Even the state agency psychologists agreed that Mr. Phillips was more limited than just the complexity of the instructions. Indeed, the ALJ indicated he was crediting the state agency psychologist's opinion but then did not adopt the opinion. Dr. Jacobs specifically indicated that Mr. Phillips would have moderate limitations in the following areas related to concentration, persistence, and pace: the ability to carry out detailed instructions, the ability to maintain concentration for extended periods, the ability to complete a normal workweek and workday without psychologically based interruptions, and to perform at a consistent pace and without an unreasonable number of rest periods. Tr. 488-489. The ALJ did not incorporate any of these limitations into his RFC and instead simply limited the claimant to performing "simple instructions" which is generally interpreted by vocational experts as unskilled work.
The question of concentration, persistence, and pace centers on not just the complexity of the task but also upon the ability of the claimant to persist in the required levels of concentration to maintain full-time work. Under SSR 96-6p, the ALJ cannot ignore state agency medical expert opinions. The ALJ never explained why he was not crediting the "persistence and pace" part of the limitations and why he was only focusing generally on the concentration aspect of this category. . . .

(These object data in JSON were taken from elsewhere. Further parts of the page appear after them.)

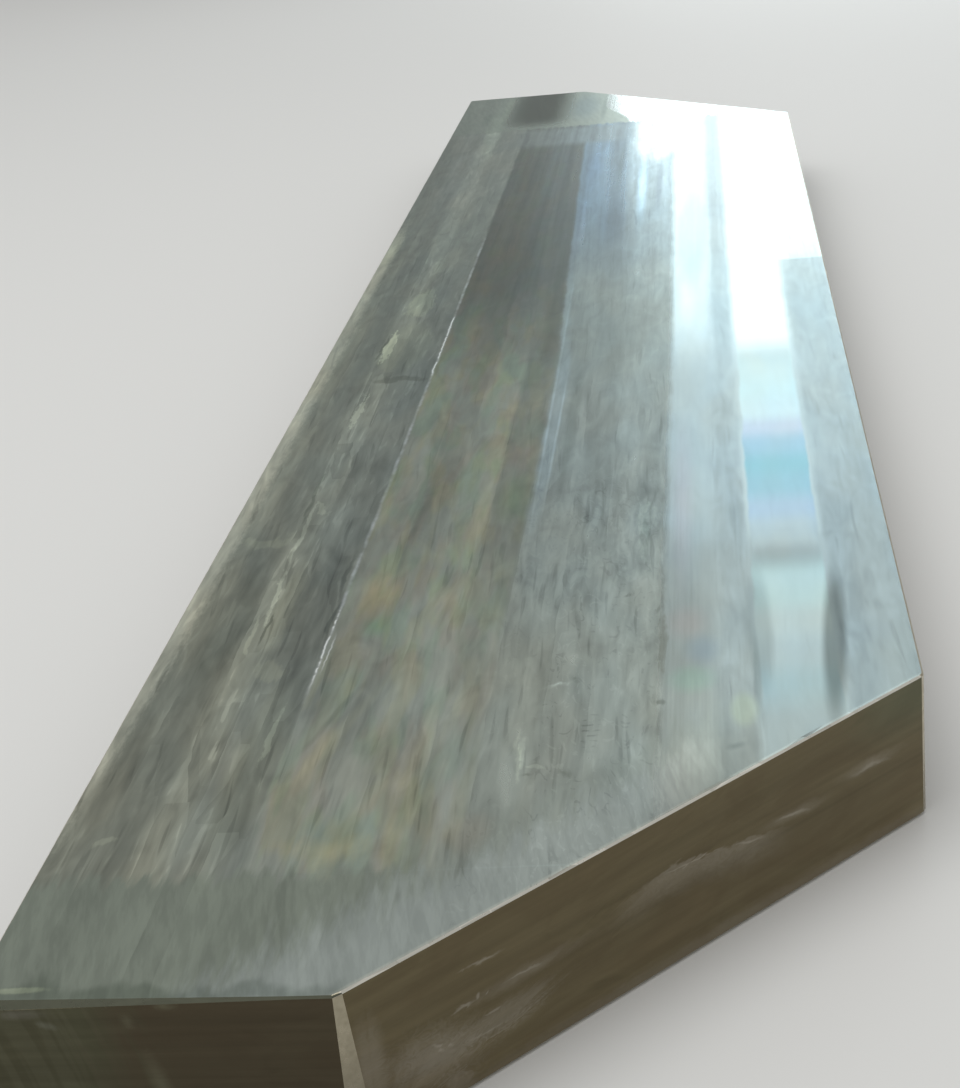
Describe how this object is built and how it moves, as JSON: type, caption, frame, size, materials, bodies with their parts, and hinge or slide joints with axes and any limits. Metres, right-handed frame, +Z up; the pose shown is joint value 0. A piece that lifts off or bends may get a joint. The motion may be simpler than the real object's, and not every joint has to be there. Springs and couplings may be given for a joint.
{
  "type": "forged steel plate",
  "caption": "Thick flat steel plate with milled faces. One long side runs the full length, and the other has its corners cut off at 45 degrees.",
  "frame": {"origin": "under the middle of the plate's length and width, on the plane of its underside", "axes": "+Y along the length, +X across towards the long side whose corners are cut off, +Z up through the thickness to the finished top face"},
  "size_m": [0.64, 3.12, 0.125],
  "materials": {
    "milled_steel": "milled in lengthwise passes, satin to bright, with a thin film of oil on the sides"
  },
  "bodies": {
    "root": {"plate": "milled_steel"}
  },
  "joints": []
}
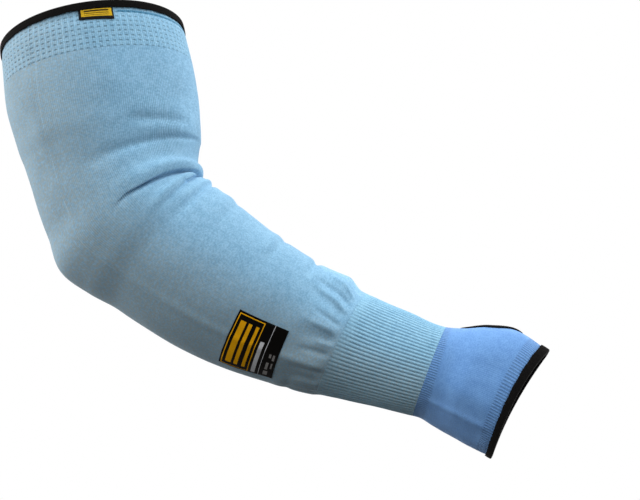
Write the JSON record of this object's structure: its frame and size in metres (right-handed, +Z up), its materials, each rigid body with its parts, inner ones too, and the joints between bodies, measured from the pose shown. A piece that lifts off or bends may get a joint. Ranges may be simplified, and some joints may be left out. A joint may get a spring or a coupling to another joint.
{
  "type": "knit arm sleeve",
  "caption": "Knit arm sleeve with a ribbed wrist, a thumb hole and bound edges, in the form that it takes on a bent arm.",
  "frame": {"origin": "centre of the upper opening, where the upper arm goes in", "axes": "+Z up and out of the upper opening, +X towards the hand opening in the plane of the bent arm, -Y the side with the patch"},
  "size_m": [0.4008, 0.1241, 0.3279],
  "materials": {
    "open_knit": "heathered light blue open knit with small pits in rows",
    "jersey": "heathered blue and grey plain knit, soft and matte",
    "rib_knit": "raised ribs of heathered light blue yarn, matte",
    "cuff_knit": "finer plain knit in a stronger blue, matte",
    "binding": "black overlocked yarn, matte with a soft sheen",
    "label": "black woven label with a gold border and plain gold bars",
    "patch": "black transfer patch with a gold frame and plain bars, satin"
  },
  "bodies": {
    "root": {"top_binding": "binding", "eyelet_welt": "open_knit", "edge_label": "label", "arm_tube": "jersey", "forearm_patch": "patch", "rib_cuff": "rib_knit", "hand_cuff": "cuff_knit", "thumb_binding": "binding", "hand_binding": "binding"}
  },
  "joints": []
}
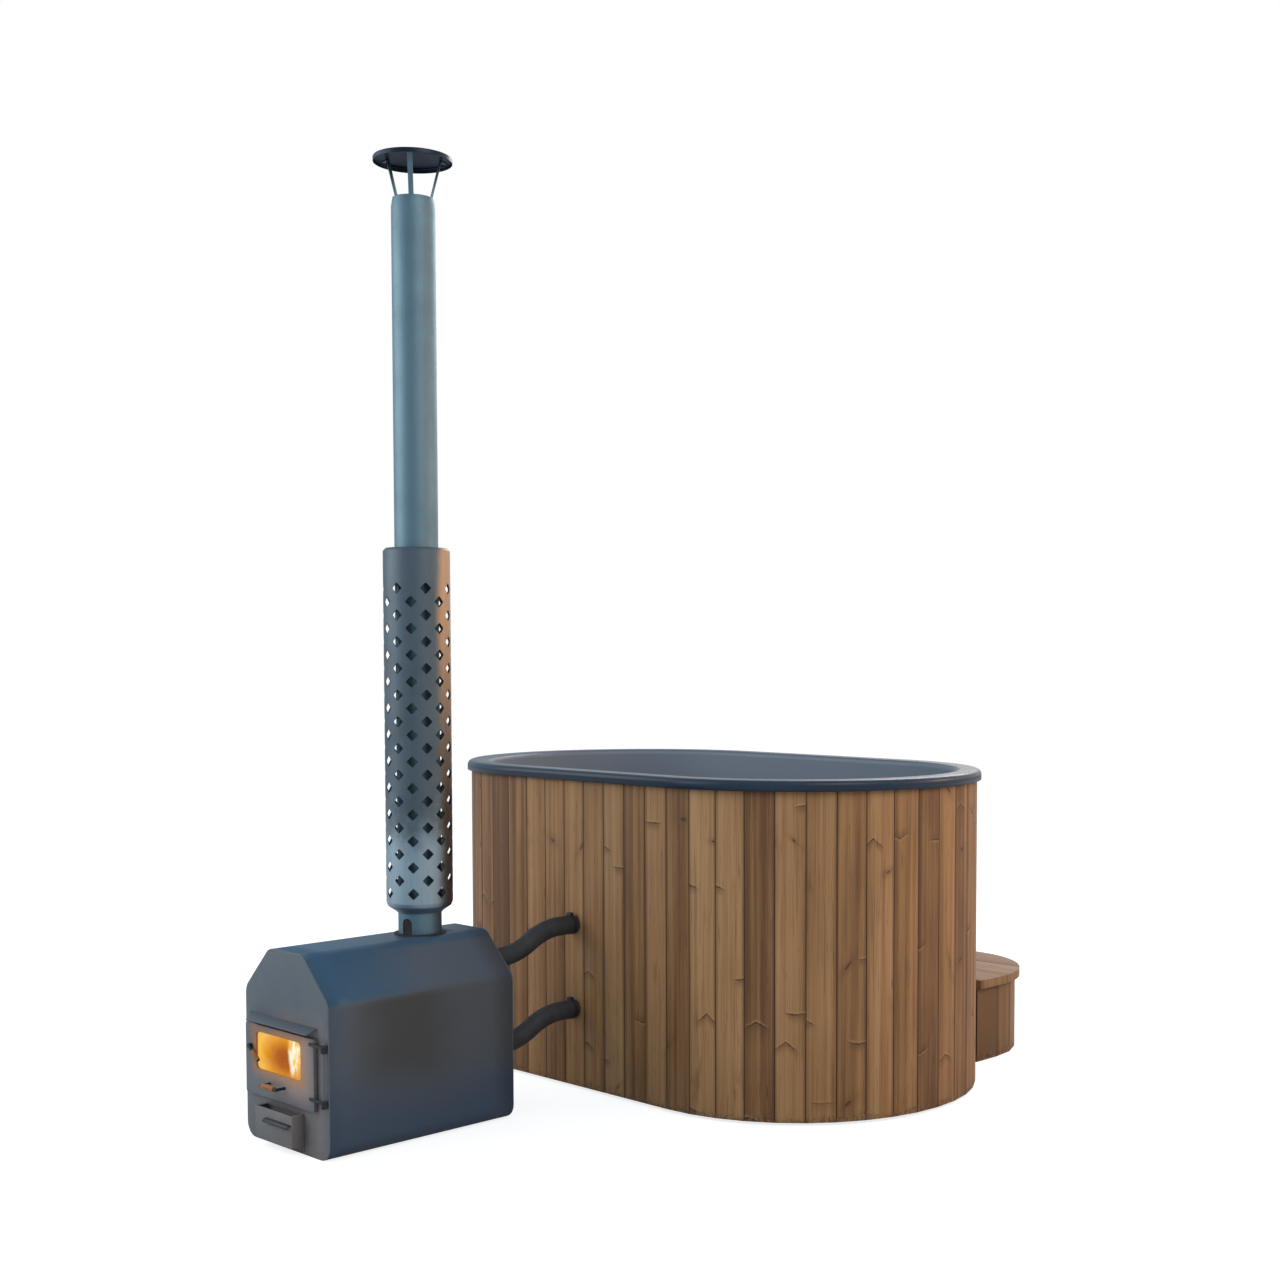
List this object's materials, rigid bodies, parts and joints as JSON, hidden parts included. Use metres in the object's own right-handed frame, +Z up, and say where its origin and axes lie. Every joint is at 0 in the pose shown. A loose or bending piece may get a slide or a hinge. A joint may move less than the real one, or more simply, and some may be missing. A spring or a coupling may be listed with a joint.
{
  "type": "wood-fired hot tub",
  "caption": "Oval wooden hot tub on a stave-clad frame, with an outside wood stove, guarded flue, water hoses and a half-round step.",
  "frame": {"origin": "on the ground under the middle of the tub's base", "axes": "+X along the tub's long axis, -Y towards the heater and its door, +Z up"},
  "size_m": [1.8356, 2.5262, 2.692],
  "materials": {
    "thermowood": "oiled heat-treated softwood boards",
    "frame_wood": "planed softwood and plywood, hidden frame",
    "liner_shell": "glossy dark blue-grey moulded fibreglass",
    "heater_paint": "satin slate-blue heat-resistant paint",
    "front_paint": "satin grey paint on the door and ash drawer",
    "black_steel": "black lacquered steel",
    "stainless": "satin stainless steel sheet",
    "cap_steel": "dark sheet steel",
    "fire_steel": "sooty plate",
    "hose_rubber": "matt reinforced rubber",
    "seal": "braided glass-fibre seal and gaskets",
    "fire_glass": "heat-resistant glass, lit from behind",
    "grip_wood": "turned hardwood",
    "drain_plastic": "grey drain pipe",
    "valve_metal": "nickel-plated brass",
    "lever_red": "red coated lever"
  },
  "bodies": {
    "tub": {"staves_1": "thermowood", "staves_2": "thermowood", "staves_3": "thermowood", "staves_4": "thermowood", "staves_5": "thermowood", "staves_6": "thermowood", "staves_7": "thermowood", "staves_8": "thermowood", "liner": "liner_shell", "upper_ring": "frame_wood", "middle_ring": "frame_wood", "lower_ring": "frame_wood", "frame_posts": "frame_wood", "base_plate": "frame_wood", "base_bearers": "frame_wood", "floor_joists": "frame_wood", "step_ribs": "frame_wood", "step_posts": "frame_wood", "step_tread": "thermowood", "step_skirt": "thermowood", "drain_strainer": "stainless", "drain_pipe": "drain_plastic", "drain_valve": "valve_metal", "tub_spigots": "stainless", "spigot_gaskets": "seal", "spigot_nuts": "stainless", "port_grilles": "stainless", "upper_hose": "hose_rubber", "lower_hose": "hose_rubber", "hose_clamps": "black_steel", "heater_jacket": "heater_paint", "heater_rear": "heater_paint", "heater_front": "front_paint", "firebox": "fire_steel", "grate": "fire_steel", "heater_spigots": "stainless", "door_hood": "heater_paint", "hinge_brackets": "black_steel", "hinge_rod": "front_paint", "flue_collar": "heater_paint", "lower_flue": "stainless", "upper_flue": "stainless", "flue_guard": "stainless", "guard_top_ring": "stainless", "guard_foot_ring": "stainless", "rain_cap": "cap_steel", "cap_struts": "stainless"},
    "fire_door": {"door": "front_paint", "door_glass": "fire_glass", "glass_retainer": "black_steel", "door_seal": "seal", "pull_bracket": "black_steel", "pull_grip": "grip_wood"},
    "latch": {"latch_lever": "black_steel", "latch_grip": "grip_wood", "latch_tongue": "black_steel"},
    "ash_tray": {"ash_drawer": "front_paint", "ash_handle": "black_steel"},
    "drain_handle": {"drain_lever": "lever_red"}
  },
  "joints": [
    {"name": "door_swing", "type": "hinge", "parent": "tub", "child": "fire_door", "pos_m": [0.08463, -1.5, 0.22], "axis": [0, 0, 1], "range_deg": [0, 110]},
    {"name": "latch_turn", "type": "hinge", "parent": "fire_door", "child": "latch", "pos_m": [-0.26438, -1.505, 0.254], "axis": [0, 1, 0], "range_deg": [0, 60]},
    {"name": "ash_slide", "type": "slide", "parent": "tub", "child": "ash_tray", "axis": [0, -1, 0], "range_m": [0, 0.3]},
    {"name": "valve_turn", "type": "hinge", "parent": "tub", "child": "drain_handle", "pos_m": [-0.22187, 0.603, 0.078], "axis": [0, 0, 1], "range_deg": [0, 90]}
  ]
}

The court finds no error with respect to the specific moderate limitations opined by Dr. Jacobs. While plaintiff is correct that Dr. Jacobs expressed the opinion that plaintiff had moderate limitations in areas of concentration, persistence, and pace, defendant is also correct that, notwithstanding these specific limitations, Dr. Jacobs' overall opinion was that plaintiff "can understand, remember, and carry out simple and some detailed but not complex instructions; he can sustain CPP [concentration/persistence/pace] for simple work for a regular workday; get along with others and adapt to changes in the workplace." Contrary to plaintiff's characterization of the evidence, Dr. Jacobs' opinion is consistent with the ALJ's hypothetical question with respect to concentration, persistence, and pace.
Though the ALJ's hypothetical question was accurate as to concentration, persistence, and pace, the court finds that the hypothetical question does not necessarily describe all of plaintiff's limitations. As discussed above, the ALJ erred by not providing reasons for silently rejecting the limitations opined by Drs. Wong and Garfinkel. If those are indeed valid limitations that the ALJ should have accepted, then it was error not to include them in the hypothetical questions posed to the vocational expert.
For the foregoing reasons, this matter will be remanded under sentence four of 42 U.S.C. § 405(g) for further development of the record and/or further findings addressing the deficiencies noted above.
Accordingly, IT IS HEREBY ORDERED that:
1. Plaintiff's motion for summary judgment (Doc. 21) is granted;
2. The Commissioner's cross motion for summary judgment (Doc. 22) is denied;
3. This matter is remanded for further proceedings consistent with this order; and
4. The Clerk of the Court is directed to enter judgment and close this file.